“Insert your joke about lens flare/smoke monsters here”

I don’t even think I need to put a link to this news, since the entire Internet pretty much collectively has blown up about it. But, just in case you didn’t know, Disney announced last week, with rumors leaking on Thursday and their confirmation on Saturday, that the director chosen to bring Michael Arndt’s script for Star Wars: Episode VII to the screen is none other than…J.J. Abrams.

Now, while a lot of respectable and smart people have made their fears and frustration known about this, I’m actually really excited.

Why? Well, because I think Abrams has that same sort of visual flair that early Lucas had and because…and this is really important…he’s a Star Wars fan. BIG TIME!

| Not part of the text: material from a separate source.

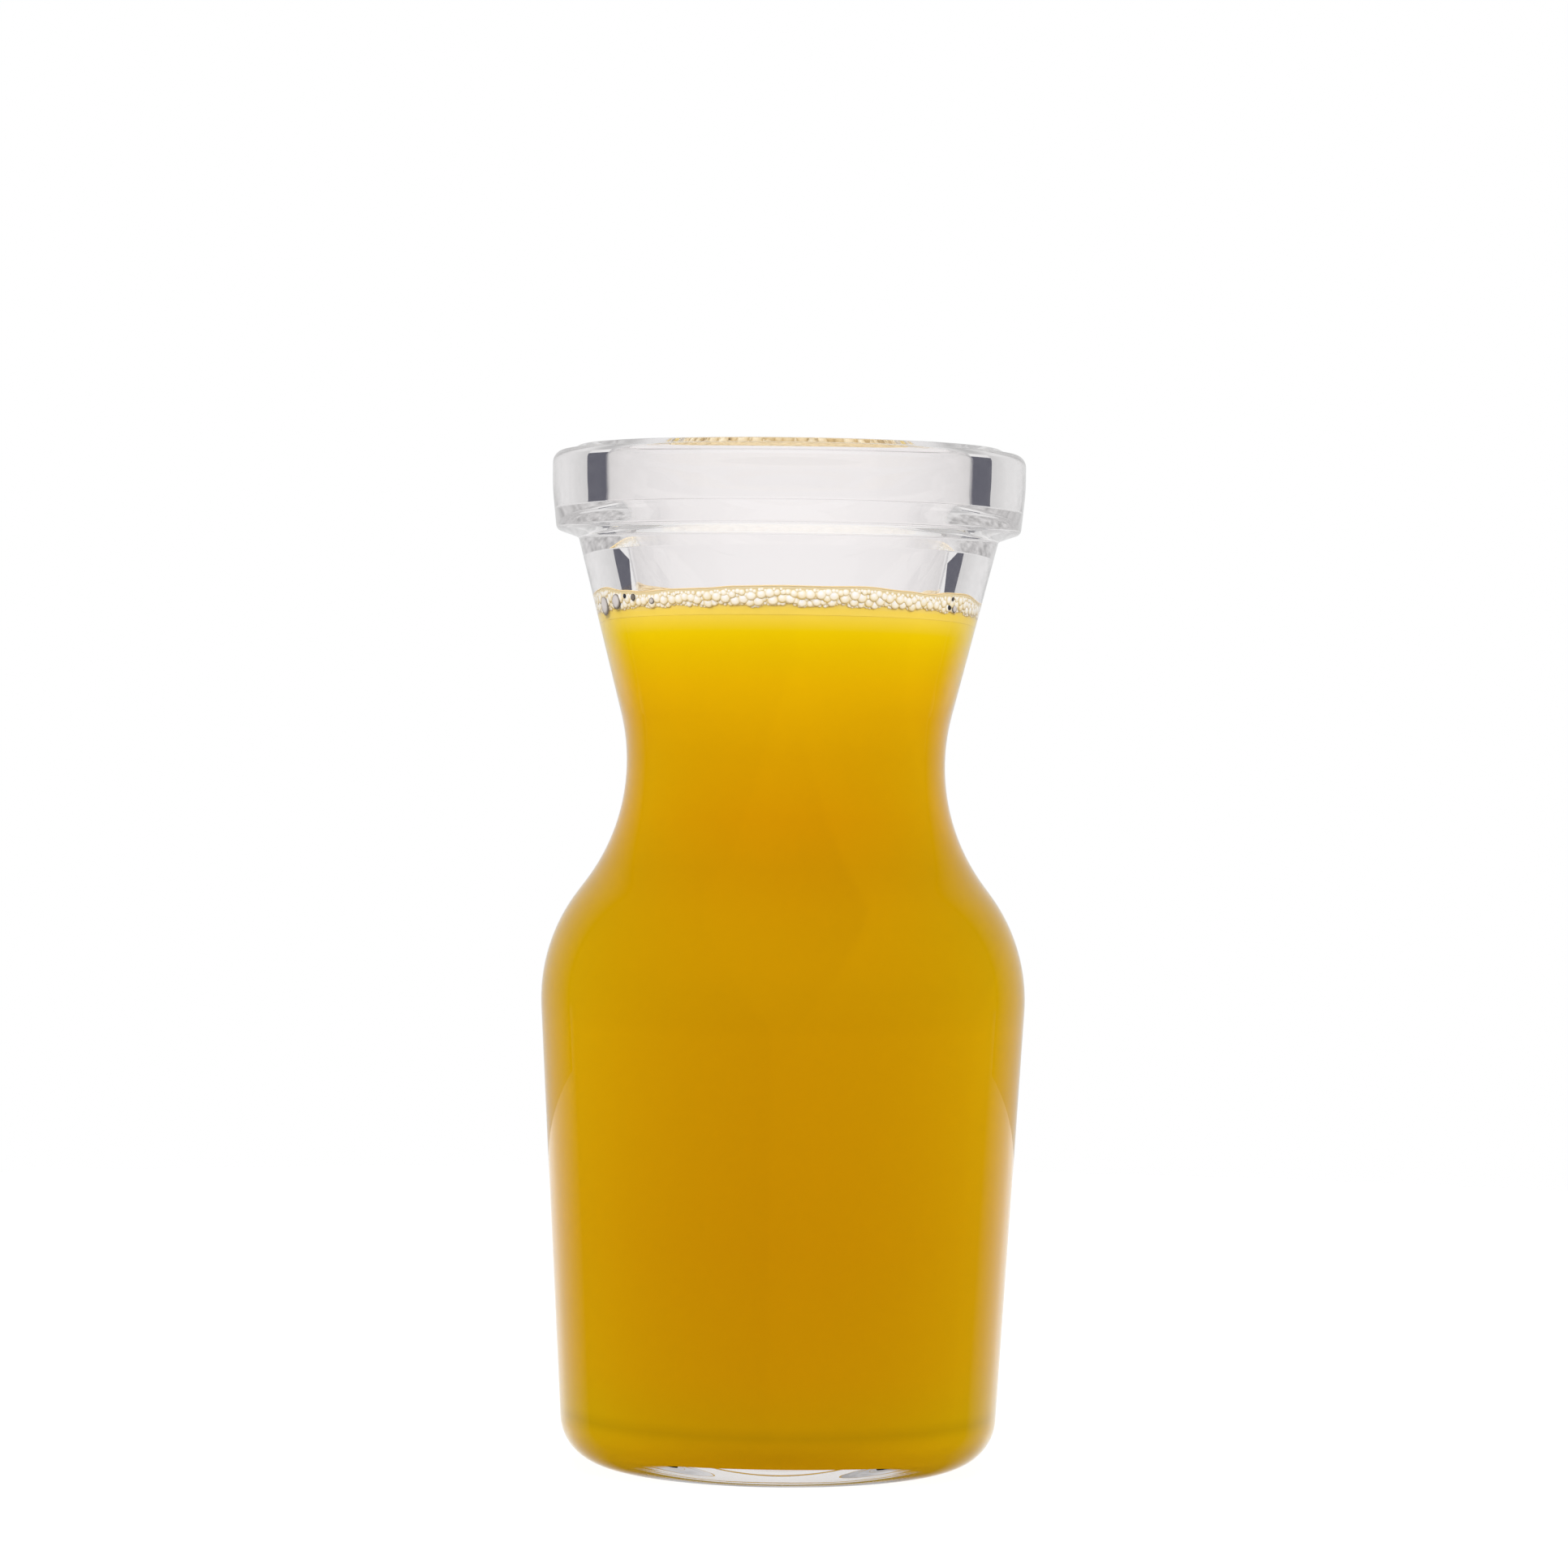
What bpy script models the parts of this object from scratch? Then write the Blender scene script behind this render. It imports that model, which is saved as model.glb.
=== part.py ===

Even though Abrams’ biggest box office success as a director is undoubtedly his 2009 reboot of Star Trek (which, among other things, kept the brand alive and helped introduce ME to it), he went into the project as having been a Star Wars kid in addition to having only a general knowledge of the franchise. Ultimately, that general sense of the iconography, along with a script that proved Roberto Orci and Alex Kurtzman can actually write (when they’re not working with Michael Bay), is what helped make the film a success with mainstream audiences.

Now, Abrams as a filmmaker has really only made one original movie: 2011’s Super 8. But that film tells you everything you need to know about where he comes from; the main character, a kid named Joe with a love of making movies, monsters and special effects is undoubtedly drawn from Abrams.

And y’know what? I bet you anything that, if he could without everyone breathing down his neck and cursing his name all the time, George Lucas could have made that movie too. heck, he probably even WAS that kid too!

And for all of you joking about smoke monsters and polar bears or whatever, y’all need to remember something; Abrams is directing but not writing. He’s working off of a treatment and future script by Michael Arndt, an Oscar-winning screenwriter who, in his screenwriting workshops, uses A New Hope as the example of a perfect screenplay. Whatever Arndt has written, it must be powerful, because his story is what helped make the Disney/Lucasfilm deal happen.

Episode VII hits theaters in 2015. I’ll be there and so will probably a lot of you. Till then, may the Force be with you.